- [Exercise details]: How many lines of the material below contain the string "pose"? Answer with the number and nothing else.

======== Dataset content

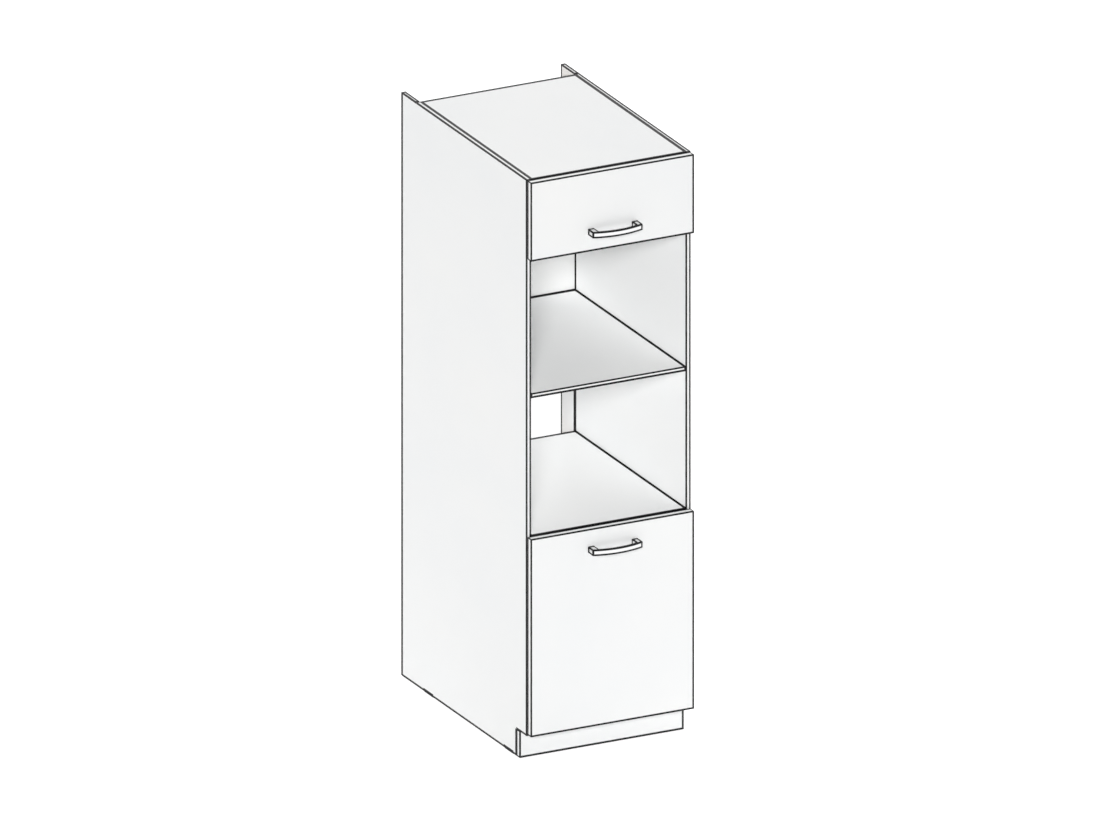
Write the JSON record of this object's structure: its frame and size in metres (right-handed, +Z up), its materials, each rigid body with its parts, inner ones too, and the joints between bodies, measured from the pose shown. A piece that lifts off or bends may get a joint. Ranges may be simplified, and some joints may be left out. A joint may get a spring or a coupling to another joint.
{
  "type": "tall oven housing unit",
  "caption": "Tall kitchen cabinet with open appliance niches, a lift-up flap above, a hinged door below, bow handles, a recessed plinth and a services void behind the backs.",
  "frame": {"origin": "middle of the footprint, handles included, on the floor", "axes": "+Z up, -Y towards the front with the door and the flap, +X to the right for someone facing the front"},
  "size_m": [0.6, 0.6026, 2.103],
  "materials": {
    "board": "satin white coated chipboard with edge banding",
    "back_board": "white coated hardboard",
    "satin_metal": "satin nickel",
    "zinc_steel": "zinc plated steel",
    "dark_steel": "darker plated steel",
    "beech": "plain beech",
    "plastic": "matte",
    "dark_plastic": "matte",
    "black_tube": "satin black lacquer"
  },
  "bodies": {
    "carcass": {"side_left": "board", "side_right": "board", "top_panel": "board", "flap_floor": "board", "middle_shelf": "board", "niche_floor": "board", "bottom_panel": "board", "plinth_board": "board", "upper_back": "back_board", "lower_back": "back_board", "lower_shelf": "board", "shelf_pins": "zinc_steel", "cams": "zinc_steel", "cam_bolts": "zinc_steel", "dowels": "beech", "glides": "dark_plastic", "plinth_blocks": "plastic", "plinth_screws": "zinc_steel", "wall_brackets": "zinc_steel", "wall_bracket_screws": "zinc_steel", "door_hinge_plates": "zinc_steel", "door_hinge_arms": "satin_metal", "door_hinge_pins": "dark_steel", "door_plate_screws": "dark_steel", "flap_hinge_plates": "zinc_steel", "flap_hinge_arms": "satin_metal", "flap_hinge_pins": "dark_steel", "flap_plate_screws": "dark_steel", "strut_side_brackets": "zinc_steel", "strut_side_screws": "dark_steel"},
    "door": {"lower_door": "board", "door_handle": "satin_metal", "door_handle_screws": "zinc_steel", "door_hinge_cups": "satin_metal", "door_cup_pins": "dark_steel", "door_cup_screws": "dark_steel", "door_bumpers": "plastic"},
    "flap": {"upper_flap": "board", "flap_handle": "satin_metal", "flap_handle_screws": "zinc_steel", "flap_hinge_cups": "satin_metal", "flap_cup_pins": "dark_steel", "flap_cup_screws": "dark_steel", "flap_bumpers": "plastic", "strut_flap_brackets": "zinc_steel", "strut_flap_screws": "dark_steel"},
    "door_outer_links": {"door_outer_links": "zinc_steel"},
    "door_inner_links": {"door_inner_links": "zinc_steel"},
    "flap_outer_links": {"flap_outer_links": "zinc_steel"},
    "flap_inner_links": {"flap_inner_links": "zinc_steel"},
    "strut_tube_left": {"strut_tube_left": "black_tube"},
    "strut_tube_right": {"strut_tube_right": "black_tube"},
    "strut_rod_left": {"strut_rod_left": "satin_metal"},
    "strut_rod_right": {"strut_rod_right": "satin_metal"}
  },
  "joints": [
    {"name": "door_outer_link_pivot", "type": "hinge", "parent": "carcass", "child": "door_outer_links", "pos_m": [0.266, -0.24075, 0.45], "axis": [0, 0, 1], "range_deg": [-32, 0]},
    {"name": "door_swing", "type": "hinge", "parent": "door_outer_links", "child": "door", "pos_m": [0.2883, -0.25615, 0.45], "axis": [0, 0, 1], "range_deg": [0, 128]},
    {"name": "door_inner_link_pivot", "type": "hinge", "parent": "carcass", "child": "door_inner_links", "pos_m": [0.266, -0.25925, 0.45], "axis": [0, 0, 1], "range_deg": [-44.8, 0]},
    {"name": "flap_outer_link_pivot", "type": "hinge", "parent": "carcass", "child": "flap_outer_links", "pos_m": [0, -0.24075, 2.069], "axis": [-1, 0, 0], "range_deg": [-32, 0]},
    {"name": "flap_lift", "type": "hinge", "parent": "flap_outer_links", "child": "flap", "pos_m": [0, -0.25615, 2.0913], "axis": [-1, 0, 0], "range_deg": [0, 128]},
    {"name": "flap_inner_link_pivot", "type": "hinge", "parent": "carcass", "child": "flap_inner_links", "pos_m": [0, -0.25925, 2.069], "axis": [-1, 0, 0], "range_deg": [-44.8, 0]},
    {"name": "strut_left_tilt", "type": "hinge", "parent": "carcass", "child": "strut_tube_left", "pos_m": [-0.272, -0.06575, 1.993], "axis": [-1, 0, 0], "range_deg": [-4.02, 0]},
    {"name": "strut_left_slide", "type": "slide", "parent": "strut_tube_left", "child": "strut_rod_left", "axis": [0, -0.9347, 0.3553], "range_m": [0, 0.06256]},
    {"name": "strut_right_tilt", "type": "hinge", "parent": "carcass", "child": "strut_tube_right", "pos_m": [0.272, -0.06575, 1.993], "axis": [-1, 0, 0], "range_deg": [-4.02, 0]},
    {"name": "strut_right_slide", "type": "slide", "parent": "strut_tube_right", "child": "strut_rod_right", "axis": [0, -0.9347, 0.3553], "range_m": [0, 0.06256]}
  ],
  "couplings": [
    {"joint": "door_outer_link_pivot", "follows": "door_swing", "ratio": -0.25},
    {"joint": "door_inner_link_pivot", "follows": "door_swing", "ratio": -0.35},
    {"joint": "flap_outer_link_pivot", "follows": "flap_lift", "ratio": -0.25},
    {"joint": "flap_inner_link_pivot", "follows": "flap_lift", "ratio": -0.35},
    {"joint": "strut_left_tilt", "follows": "flap_lift", "ratio": -0.031383},
    {"joint": "strut_left_slide", "follows": "flap_lift", "m_per_rad": 0.028002},
    {"joint": "strut_right_tilt", "follows": "flap_lift", "ratio": -0.031383},
    {"joint": "strut_right_slide", "follows": "flap_lift", "m_per_rad": 0.028002}
  ]
}
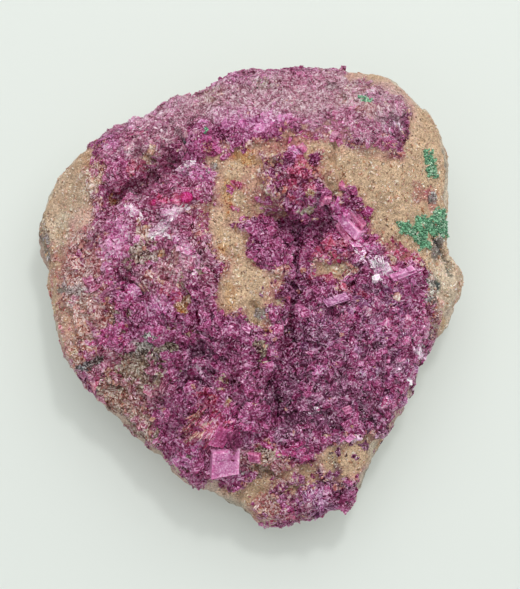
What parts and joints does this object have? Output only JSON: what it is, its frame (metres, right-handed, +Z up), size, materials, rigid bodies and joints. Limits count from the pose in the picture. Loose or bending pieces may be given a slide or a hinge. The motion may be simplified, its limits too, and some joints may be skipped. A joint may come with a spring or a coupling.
{
  "type": "cobaltoan dolomite specimen",
  "caption": "Slab of tan dolostone matrix lying flat, its upper side crusted with raspberry-pink rhombic dolomite crystals and thin coats of green malachite.",
  "frame": {"origin": "under the middle of the specimen's box, on the surface it lies on", "axes": "+Z up from the broken underside to the crusted upper side, +Y towards the broad back edge, +X to the right with the narrow toe nearest the viewer"},
  "size_m": [0.0734, 0.0794, 0.0308],
  "materials": {
    "dolostone": "matte",
    "cobaltoan_dolomite": "satin",
    "malachite": "matte"
  },
  "bodies": {
    "root": {"matrix": "dolostone", "dolomite_crust": "cobaltoan_dolomite", "toe_crust": "cobaltoan_dolomite", "malachite_patch": "malachite", "malachite_streak": "malachite"}
  },
  "joints": []
}
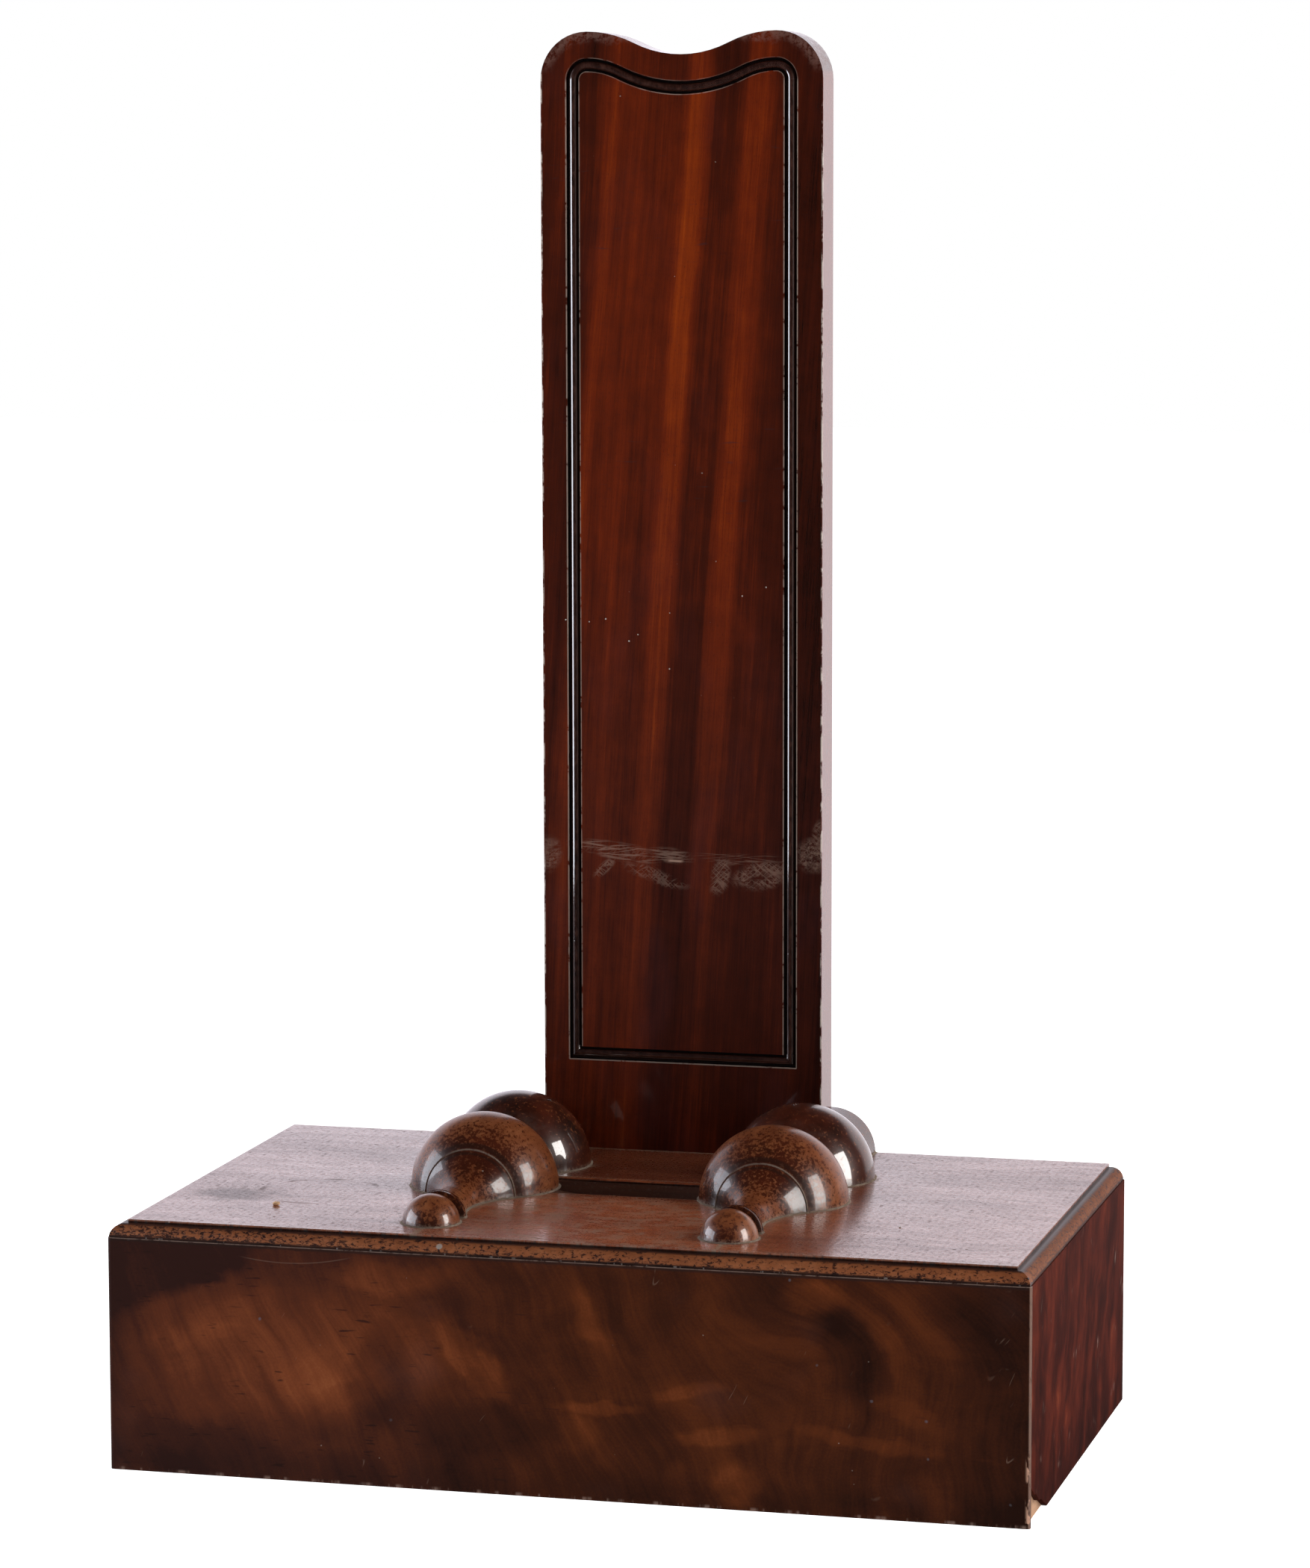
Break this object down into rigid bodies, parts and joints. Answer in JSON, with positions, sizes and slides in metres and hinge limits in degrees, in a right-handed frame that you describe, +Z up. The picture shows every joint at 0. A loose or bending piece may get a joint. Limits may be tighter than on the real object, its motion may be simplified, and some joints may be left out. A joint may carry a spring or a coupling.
{
  "type": "table display stand",
  "caption": "Table display stand: veneered box plinth with ovolo edge, tall upright board with sunk bead panel, and half turnings either side of a dish trough.",
  "frame": {"origin": "middle of the plinth's underside, on the surface that it stands on", "axes": "+X to the object's right as seen from its front, +Y to its back, +Z up; the front faces -Y"},
  "size_m": [0.45, 0.2574, 0.69],
  "materials": {
    "top_core": "unpolished mahogany, darkened",
    "top_surface": "worn French polish on saw-cut mahogany veneer",
    "edge_moulding": "mahogany with its polish rubbed through along the crown",
    "carcase": "bare softwood, aged",
    "front_surface": "French-polished flame mahogany veneer",
    "side_surface": "French-polished straight-grained mahogany veneer",
    "glue_blocks": "bare softwood, aged",
    "upright": "high-gloss French-polished ribbon mahogany",
    "panel_bead": "French-polished mahogany, dirt in the quirks",
    "turnings": "polished mahogany with a dark mottled patina",
    "screws": "dull slotted iron screws"
  },
  "bodies": {
    "root": {"plinth_top": "top_core", "top_veneer": "top_surface", "front_edge_moulding": "edge_moulding", "left_edge_moulding": "edge_moulding", "right_edge_moulding": "edge_moulding", "carcase_front": "carcase", "carcase_back": "carcase", "carcase_left": "carcase", "carcase_right": "carcase", "front_veneer": "front_surface", "left_veneer": "side_surface", "right_veneer": "side_surface", "corner_glue_blocks": "glue_blocks", "top_glue_blocks": "glue_blocks", "upright_board": "upright", "panel_bead_left": "panel_bead", "panel_bead_right": "panel_bead", "panel_bead_foot": "panel_bead", "panel_bead_crest": "panel_bead", "left_half_turning": "turnings", "right_half_turning": "turnings", "upright_screws": "screws", "turning_screws": "screws"}
  },
  "joints": []
}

================

- [Task answer]: 2